Concepts from Leemanism has as little filtering as possible. These concepts are not reflected in the people I value and are associated with. People who accept me, adhere to the parts where we are compatible and tolerate the parts where we are not. So however people perceive me to be, ultimately it obviously doesn't mean the people I mention in this blog are the same as me. It means it's possible they are similar or the same, as well as different than me. It is highly unusual for people to be completely compatible with each other. It is also highly unusual for people to be fully supportive of each other, even if they say they do.

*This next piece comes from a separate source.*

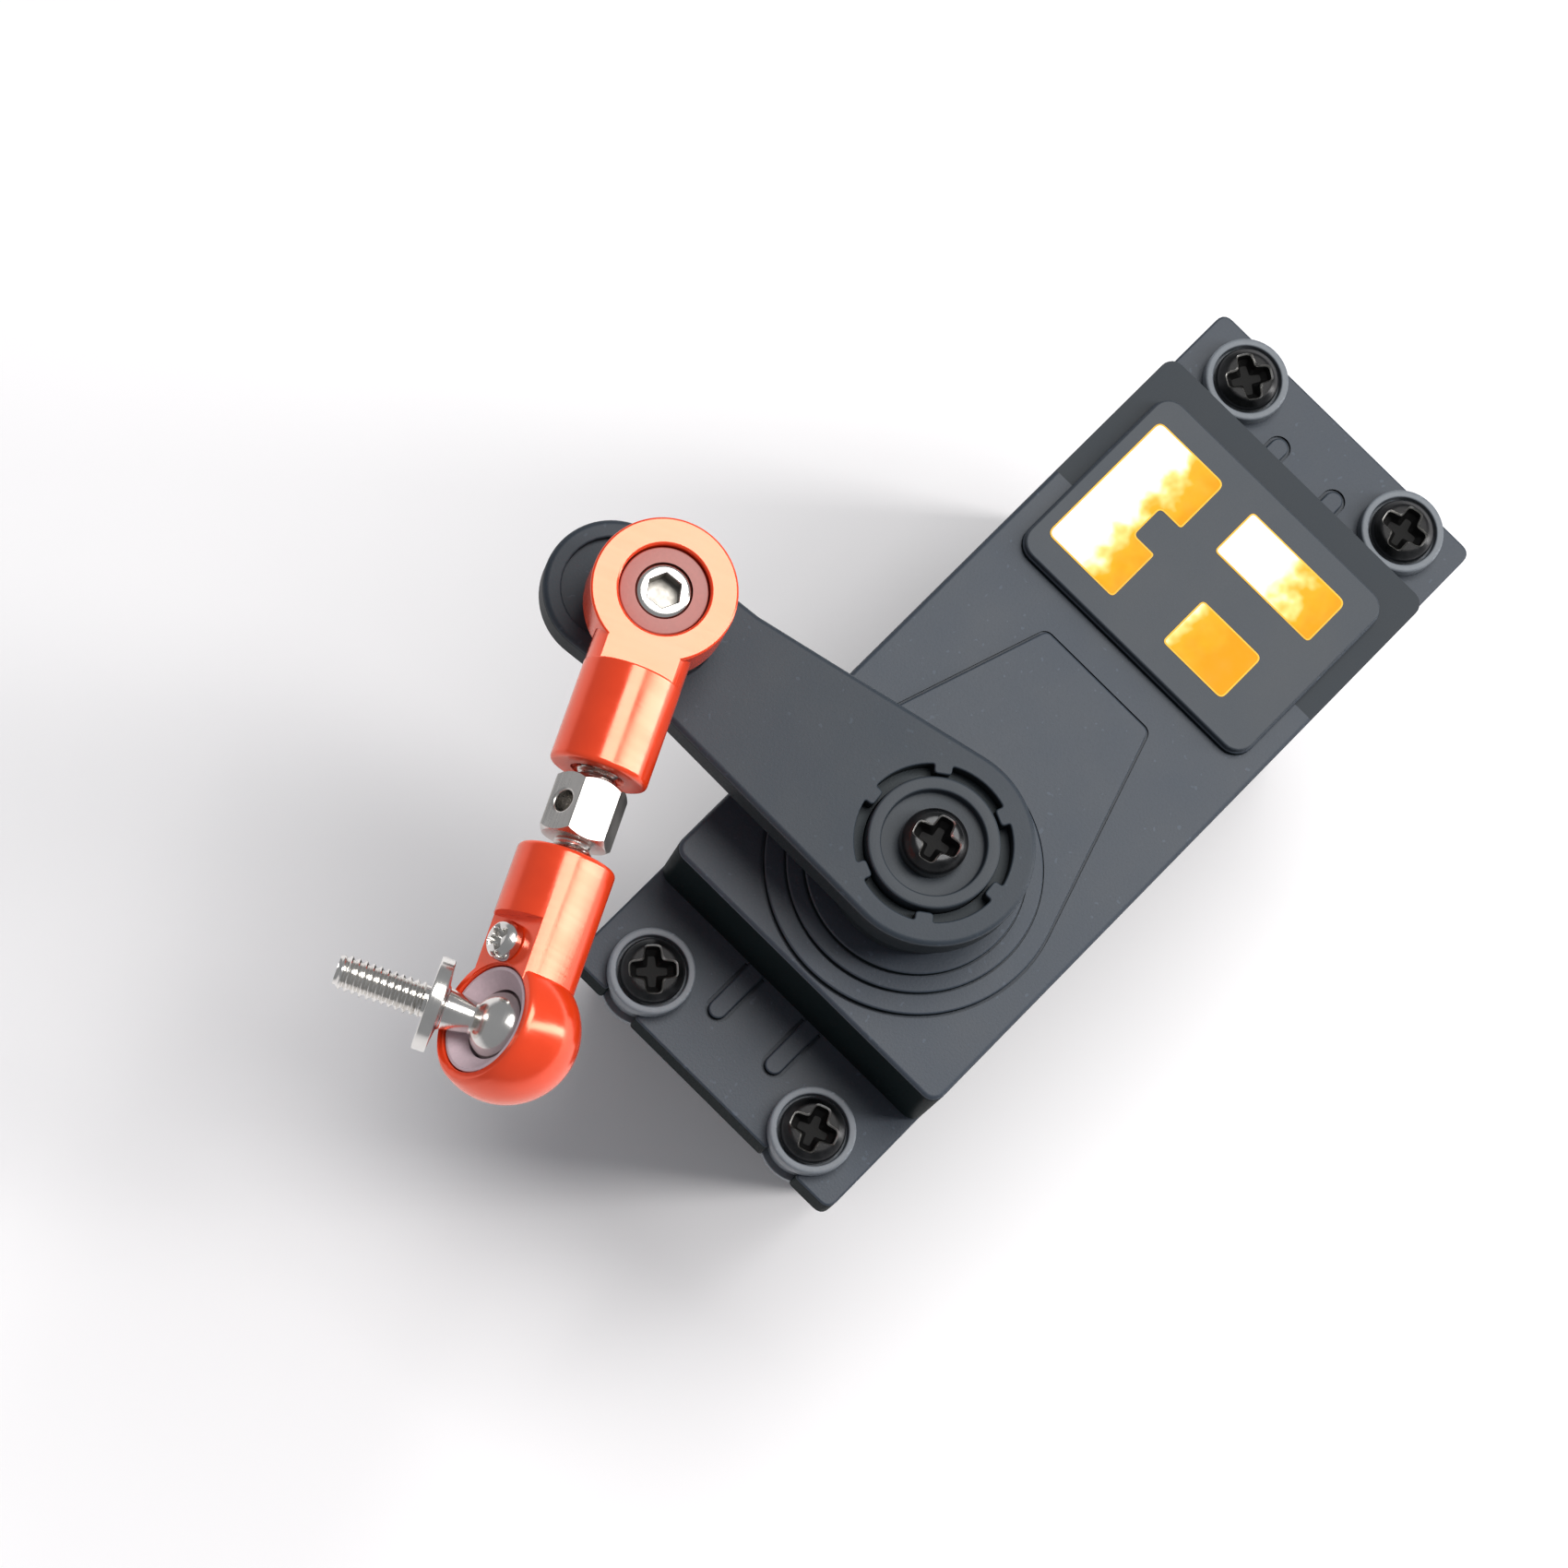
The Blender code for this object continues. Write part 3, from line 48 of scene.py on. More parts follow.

Common society expects self-respect to be a concept you enforce on yourself, while solely adhering to what common society dictates as being right. However, self-respect in fact, is doing what pleases you, while not permitting others to disrespect you, and when they do, you cut them out of your life. Don't let common society gaslight you into believing the self-respect you have for yourself should be dictated by common society's views on morality. Self-respect is the individual's right to live as they desire - not what common society deems as acceptable. Too often, people succumb to the weight of the world, dismissing their individual value, to try to fit in and be accepted. If you are the type of person who tries to fit in with common society, under the fantasy you are also an unique 'weird' person of your own thoughts, then I dare say, you're delusional. Everyone says they rather be weird, but when challenged, they retreat back into their social shells, doing everything they can to deflect self accountability.

That's utterly boring.

However, at the same time, I also understand that some people must do what they must do to protect themselves, before the law of the land and before common society try to lynch them for what they are. Even if your ideals may be right, society will more often than not, deem you wrong - even most of your friends may side with society, than protect you.